As questions in the migraine community about the comparative differences between the newer targeted treatments and the older mainstay therapies for migraine abound—particularly the need to identify predictors of response—new data suggest that there appear to be no marked differences in terms of neck pain, anxiety, depression, and insomnia, compared with the lack thereof, among patients who have been treated with all three classes of calcitonin gene-related peptide, or CGRP, system medicines assessed.1
Those therapies included in the study were the monoclonal antibodies, the gepants, and the triptans that had been used by patients at the Jefferson New Jersey Headache Center from May 1, 2020, to December 31, 2020. Notably, individuals in the assessment reported a low overall triptan response rate of 28%, which the authors noted “may be representative of a real-world tertiary headache center population who had tried all three classes of medications and may not be generalizable to other cohorts.”

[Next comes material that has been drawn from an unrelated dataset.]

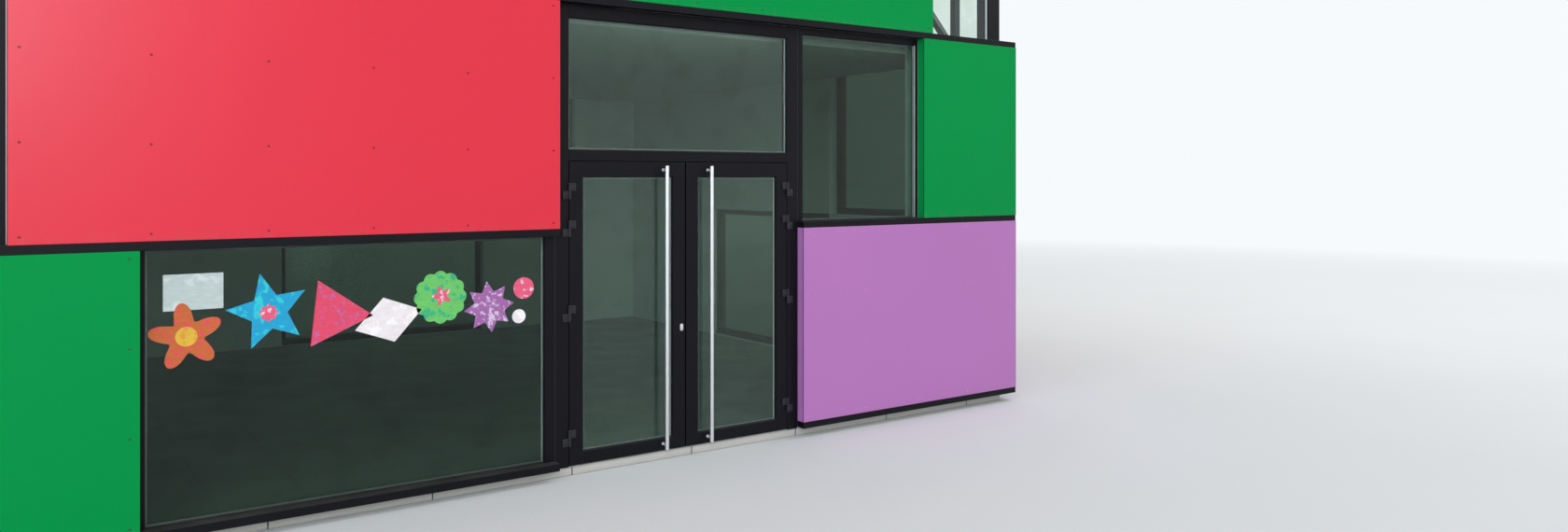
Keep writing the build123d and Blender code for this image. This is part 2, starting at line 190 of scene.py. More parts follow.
class Finish:
    """A material and its shader nodes."""

    def __init__(self, name):
        self.material = bpy.data.materials.new(name)
        self.material.use_nodes = True
        self.tree = self.material.node_tree
        self.tree.nodes.clear()
        self.output = self.tree.nodes.new("ShaderNodeOutputMaterial")

    def node(self, kind, settings=None, inputs=None, out=0):
        """Make a node: its settings first, then the values or links of its sockets."""
        made = self.tree.nodes.new(kind)
        for key, value in (settings or {}).items():
            setattr(made, key, value)
        for key, value in (inputs or {}).items():
            if isinstance(value, Value):
                self.tree.links.new(value.socket, made.inputs[key])
            else:
                made.inputs[key].default_value = value
        return Value(self, made.outputs[out])

    def math(self, operation, first, second=0.0):
        return self.node("ShaderNodeMath", {"operation": operation}, {0: first, 1: second})

    def place(self, scale):
        """Object coordinates, stretched along each axis."""
        spot = self.node("ShaderNodeTexCoord", out="Object")
        return self.node("ShaderNodeMapping", {}, {"Vector": spot, "Scale": scale})

    def noise(self, size, detail=3.0, stretch=(1, 1, 1)):
        """Cloudy noise from 0 to 1 whose blotches are about size metres across."""
        scale = tuple(1 / (size * part) for part in stretch)
        return self.node("ShaderNodeTexNoise", {}, {"Vector": self.place(scale), "Scale": 1.0,
                                                    "Detail": detail, "Roughness": 0.55}, "Fac")

    def axis(self, name, source="ShaderNodeTexCoord", out="Object"):
        """One of the Object coordinates, or one axis of another vector."""
        return self.node("ShaderNodeSeparateXYZ", {}, {0: self.node(source, out=out)}, name)

    def facing(self, name):
        """One axis of the surface's normal."""
        return self.axis(name, "ShaderNodeNewGeometry", "Normal")

    def spread(self, value, low, high, new_low=0.0, new_high=1.0):
        """Map a range onto another and hold it there."""
        return self.node("ShaderNodeMapRange", {"clamp": True}, {
            "Value": value, "From Min": low, "From Max": high, "To Min": new_low, "To Max": new_high})

    def joints_across(self, name, start, pitch, narrow, wide):
        """Thin lines across one axis, a pitch apart, from full at one distance to none at another."""
        along = self.math("PINGPONG", self.axis(name) - start, pitch / 2)
        return self.spread(along, narrow, wide, 1.0, 0.0)

    def mix(self, factor, first, second):
        """Mix two colours."""
        return self.node("ShaderNodeMix", {"data_type": "RGBA"}, {0: factor, 6: first, 7: second}, 2)

    def bump(self, height, depth, strength, **under):
        inputs = {"Height": height, "Distance": depth, "Strength": strength, **under}
        return self.node("ShaderNodeBump", {}, inputs)

    def show(self, shader):
        """Link a shader to the output, and give the material."""
        self.tree.links.new(shader.socket, self.output.inputs["Surface"])
        return self.material

    def surface(self, **sockets):
        """Make the Principled shader and show it."""
        inputs = {name.replace("_", " ").title().replace("Ior", "IOR"): value
                  for name, value in sockets.items()}
        return self.show(self.node("ShaderNodeBsdfPrincipled", {}, inputs))


def shade(colour, factor):
    """A colour made lighter or darker."""
    return tuple(min(1.0, part * factor) for part in colour[:3]) + (1,)


def laminate(name, colour, gloss):
    """Satin facing board: an even colour with faint clouding, rain streaks and a fine-grained skin."""
    finish = Finish(name)
    clouds = finish.noise(1.6, 2.0)
    speckle = finish.noise(0.0022, 2.0)
    streaks = finish.noise(0.05, 4.0, (1, 1, 26))
    tone = finish.mix(clouds, shade(colour, 0.95), shade(colour, 1.05))
    tone = finish.mix(finish.spread(speckle, 0.35, 0.7, 0.0, 0.12), tone, shade(colour, 0.75))
    height_in_row = finish.math("FRACT", (finish.axis("Z") - BASE_HEIGHT) / ROW_PITCH)
    near_band = finish.spread(height_in_row, 0.03, 0.075, 1.0, 0.0)
    grime = near_band * finish.spread(streaks, 0.45, 0.75, 0.0, 0.14)
    tone = finish.mix(grime, tone, (0.2, 0.18, 0.15, 1))
    skin = finish.bump(finish.noise(0.0011, 2.0), 0.00012, 0.55)
    wave = finish.bump(finish.noise(0.9, 0.0), 0.0009, 0.3, Normal=skin)
    rough = clouds * 0.08 + 0.27 + grime * 0.4
    return finish.surface(base_color=tone, roughness=rough, normal=wave, specular_ior_level=gloss)


def rivet_paint(name, colour):
    """Head of a rivet in one even colour, with painted shade darkening its sloped rim."""
    finish = Finish(name)
    wear = finish.noise(0.5)
    tone = finish.mix(wear, shade(colour, 0.9), shade(colour, 1.1))
    # Painted shade: the sloped rim of each head is coloured much darker.
    flat = finish.math("MAXIMUM", abs(finish.facing("Y")), abs(finish.facing("X")))
    tone = finish.mix(finish.spread(flat, 0.55, 0.95, 0.8, 0.0), tone, shade(colour, 0.25))
    return finish.surface(base_color=tone, roughness=finish.spread(wear, 0.3, 0.7, 0.2, 0.35),
                          specular_ior_level=0.4)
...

The data were presented at the 2022 American Headache Society (AHS) Annual Scientific Meeting, June 9-11, in Denver, Colorado, in a poster by Loretta Mueller, DO, FACOFP, headache specialist, Cooper Neurological Institute, Cooper University Health Care. “The primary objective of the study was to evaluate [the] impact of variables neck pain, anxiety, depression, and insomnia on response to triptans, gepants, and monoclonal antibody medications targeting CGRP in migraine patients who had used all three,” Mueller and colleagues wrote.
“Migraine patients have a variable and often unpredictable response to medications, stepping through a multitude of therapies,” they added, noting that “finding a predictive clinical variable for migraine response would be valuable in many ways including patient quality of life.”
The retrospective electronic chart review included 1080 headache visit electronic health record notes reviewed during the 8-month period, which detailed 92 patients who had used a monoclonal and gepant at some point, and 75 patients who had used a monoclonal antibody, gepant, and triptan at some point, all of whom had evaluable response data. Response was defined by patient notes stating medication helped their condition, and response for each variable was calculated for each medication class.
The majority of those included were women (89.1%) with a diagnosis of chronic migraine (83.7%), aged 18 to 70 years (mean, 32.1). The total percentage of individuals with neck pain was 54.3%, while anxiety was reported by 38%, depression by 32.6%, and insomnia by 39.1%.
For neck pain, compared with the rate for those without neck pain, the responder rate among monoclonal antibody users was 60% vs 64.2%, respectively. Among monoclonal antibody users for anxiety, depression, and insomnia compared with those without, the respective responder rates were 60% vs 63.2%, 66.7% vs 59.8%, and 55.6% vs 66.1%.
Similarly, the gepant responder rate for neck pain was 58% vs 47.6% without neck pain, 60% with anxiety vs 50.8% without anxiety, 63.3% with depression vs 50% without depression, 63.9% with insomnia vs 46.4% without insomnia. The triptan responder rate was 29.7% for those with neck pain vs 26.3% for those without neck pain, was 28% for those with anxiety vs 28% without, was 34.8% for those with depression vs 25% without, and was 24% for those with insomnia vs 30% without insomnia.